Н.БОЛТЯНСКАЯ: Леонид Янович, вот я даже не знаю, как поприличнее сформулировать этот вопрос. Получается, что, действительно, есть, наверное, в истории и XX века, и вообще в истории ситуации, когда в зависимости от какой-то одной детали, более или менее важной, ситуация могла развиваться по-другому, да? Получается, что в период 1939-1941 год в жизни каждого государства Восточной Европы альтернативы тому, что мы знаем, не было, да? Я понимаю, история не знает сослагательного наклонения.
Л.ГИБИАНСКИЙ: Да. При тех политических порядках и при том уровне понимания, вернее, непонимания, который был у политических элит, у правящих кругов, да, другого выхода не было. Увы, это так.
Н.БОЛТЯНСКАЯ: Ну, и я еще раз, во-первых, хочу напомнить, что наш сегодняшний гость – балканист, и поэтому у меня к вам вопрос. А скажите, пожалуйста, вот то, что, например, до сих пор происходит, та горячая точка, которой до сих пор являются Балканы, на ваш взгляд, очень коротко, как-то связано с тем периодом, о котором мы с вами только что говорили?
Л.ГИБИАНСКИЙ: Ну, в какой-то мере да, потому что вообще все, что происходит в любом регионе мира, а на Балканах это, прежде всего, опять-таки все-таки территориальные, так сказать, споры и территориальные претензии. Ну, в данном случае связанные особенно с распадом бывшей Югославии. Это, конечно, связано с общим историческим ходом событий, со сложными межэтническими отношениями, с территориями, которые на протяжении столетий переходили из рук в руки, меняли свой этнический характер. В этом смысле да.

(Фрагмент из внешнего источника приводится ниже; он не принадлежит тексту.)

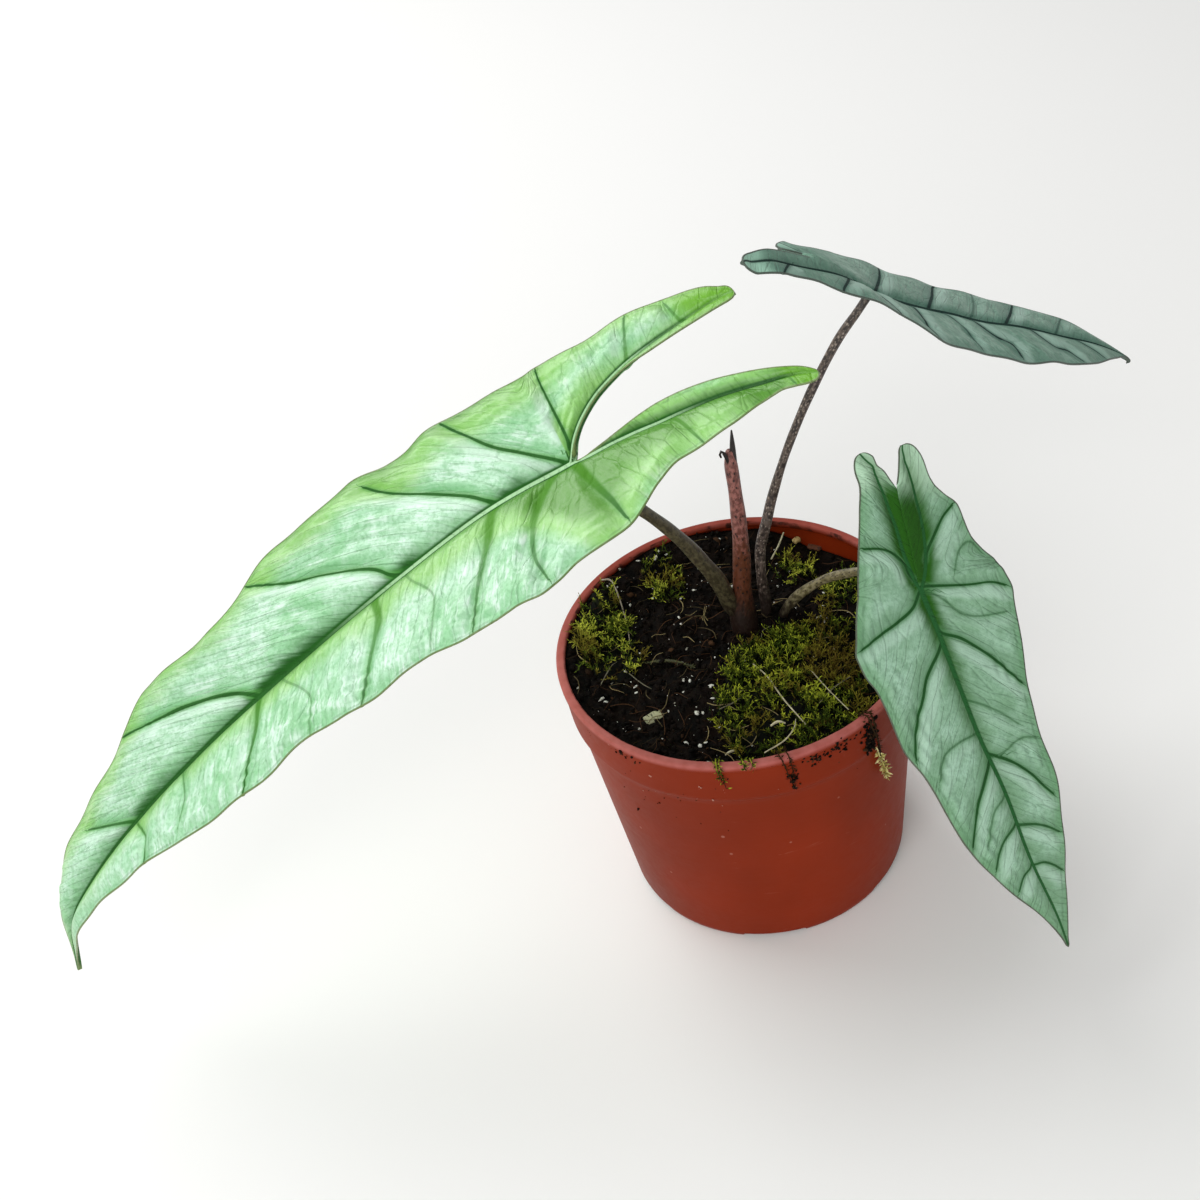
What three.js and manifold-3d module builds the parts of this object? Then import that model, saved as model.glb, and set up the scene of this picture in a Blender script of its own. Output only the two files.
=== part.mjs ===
// A potted corazon alocasia: three arrow-shaped leaves and one rolled new leaf that rise from a rhizome
// in a small nursery pot. Millimetres, +Z up, origin on the ground under the middle of the pot.

import * as THREE from "three";
import { mergeVertices } from "three/addons/utils/BufferGeometryUtils.js";
import Module from "manifold-3d";

const wasm = await Module();
wasm.setup();

// Gap between pieces that touch
const GAP = 0.3;

// Pot
const POT_HEIGHT = 98;
const POT_RIM_RADIUS = 60;
const POT_BASE_RADIUS = 49;
const POT_SIDES = 44;
const BAND_BOTTOM = 80.5;
const BAND_STEP = 1.6;
const BODY_TOP_RADIUS = 57;
const WALL = 1.6;
const LIP_WIDTH = 3;
const LIP_HEIGHT = 2.4;
const FLOOR_LIFT = 3;
const CHANNEL_INNER = 22;
const CHANNEL_OUTER = 38;
const FOOT_NOTCHES = 6;
const FIRST_NOTCH = 261;
const NOTCH_WIDTH = 21.6;
const NOTCH_DEPTH = 2;
const NOTCH_REACH = 12;
const FOOT_FLOOR = NOTCH_DEPTH + WALL;
const DRAIN_HOLES = 6;
const DRAIN_RADIUS = 4;
const DRAIN_RING = 30;
const DRAIN_SIDES = 14;

// Soil
const SOIL_LEVEL = 91.5;
const SOIL_SIDES = 32;
const SOIL_HOLLOW = 3;
const SOIL_BACK_DROP = 5;

// Leaf blades: thickness of the sheet, and the ribs under it
const BLADE = 0.8;
const MIDRIB_RADIUS = 1.6;
const COSTA_RADIUS = 1.1;
const RIB_END_RADIUS = 0.45;
const RIB_SINK = 0.3;
const RIB_SIDES = 6;
const BARE_TIP = 8;
const HALVES_OVERLAP = 0.6;
const BLADE_COLUMNS = 3;
const FIRST_COLUMN = 0.3;
const STEM_SIDES = 10;
const STEM_STEPS_PER_ROW = 1.5;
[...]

Н.БОЛТЯНСКАЯ: Я благодарю нашего гостя. Напомню, Леонид Янович Гибианский, сотрудник Института Славяноведения РАН, цикл передач «Именем Сталина» совместно с издательством «Российская Политическая Энциклопедия» при поддержке Фонда имени Бориса Николаевича Ельцина, я – ведущая программы Нателла Болтянская. Спасибо.